Extract the complete data exactly as given.
»»
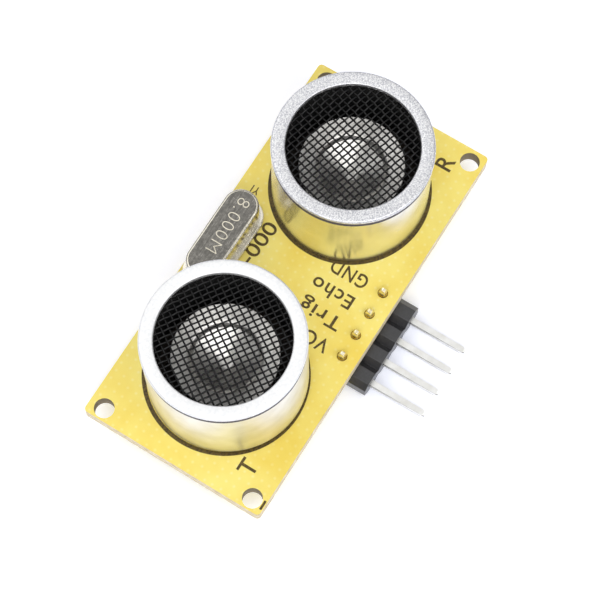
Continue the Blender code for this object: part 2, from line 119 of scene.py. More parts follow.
# FR4 laminate under yellow solder mask: the glass weave shows as rows of paler knots, the routed
# edge is bare, pale and rough, the drilled hole walls carry painted shade, and the block on the back is
# white
def solderMaskedLaminate():
    look = {"knotPitch": 0.93, "knotEven": 0.16, "knot": (0.8, 0.8, 0.8, 1.0), "mottle": 5.0,
            "grain": 0.13, "grainShare": 0.35, "ply": 0.2, "plyStretch": 0.25, "relief": 0.02,
            "maskGloss": 0.34, "edgeGloss": 0.8, "shadedHoleReach": (21.5, 9.75), "blockDepth": 0.01}
    material, tree, shader = newMaterial("solderMaskedLaminate", {"IOR": 1.5})
    spot = addNode(tree, "TexCoord").outputs["Object"]
    knots = addNode(tree, "TexVoronoi", {"voronoi_dimensions": "2D", "Randomness": look["knotEven"],
                                         "Scale": perMm(look["knotPitch"])}, {"Vector": spot})
    knotMask = addNode(tree, "ValToRGB", {"stops": [(0.04, look["knot"]), (0.22, black)]},
                       {"Fac": knots.outputs["Distance"]})
    mottle = addNode(tree, "TexNoise", {"Scale": perMm(look["mottle"]), "Detail": 3.0},
                     {"Vector": spot})
    grain = addNode(tree, "TexNoise", {"Scale": perMm(look["grain"]), "Detail": 2.0},
                    {"Vector": spot})
    knotWeight = addNode(tree, "Math", {"operation": "MULTIPLY"},
                         {0: knotMask.outputs["Color"], 1: mottle.outputs["Fac"]})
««
=== RESPONSE FOR THIS EXERCISE ===
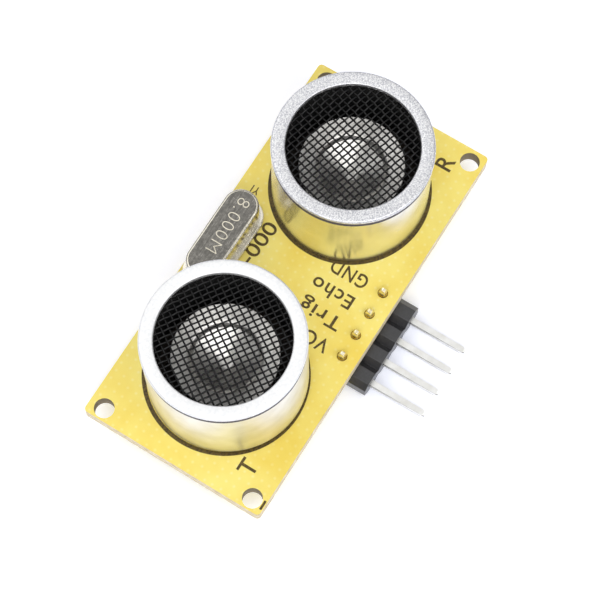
Continue the Blender code for this object: part 2, from line 119 of scene.py. More parts follow.
# FR4 laminate under yellow solder mask: the glass weave shows as rows of paler knots, the routed
# edge is bare, pale and rough, the drilled hole walls carry painted shade, and the block on the back is
# white
def solderMaskedLaminate():
    look = {"knotPitch": 0.93, "knotEven": 0.16, "knot": (0.8, 0.8, 0.8, 1.0), "mottle": 5.0,
            "grain": 0.13, "grainShare": 0.35, "ply": 0.2, "plyStretch": 0.25, "relief": 0.02,
            "maskGloss": 0.34, "edgeGloss": 0.8, "shadedHoleReach": (21.5, 9.75), "blockDepth": 0.01}
    material, tree, shader = newMaterial("solderMaskedLaminate", {"IOR": 1.5})
    spot = addNode(tree, "TexCoord").outputs["Object"]
    knots = addNode(tree, "TexVoronoi", {"voronoi_dimensions": "2D", "Randomness": look["knotEven"],
                                         "Scale": perMm(look["knotPitch"])}, {"Vector": spot})
    knotMask = addNode(tree, "ValToRGB", {"stops": [(0.04, look["knot"]), (0.22, black)]},
                       {"Fac": knots.outputs["Distance"]})
    mottle = addNode(tree, "TexNoise", {"Scale": perMm(look["mottle"]), "Detail": 3.0},
                     {"Vector": spot})
    grain = addNode(tree, "TexNoise", {"Scale": perMm(look["grain"]), "Detail": 2.0},
                    {"Vector": spot})
    knotWeight = addNode(tree, "Math", {"operation": "MULTIPLY"},
                         {0: knotMask.outputs["Color"], 1: mottle.outputs["Fac"]})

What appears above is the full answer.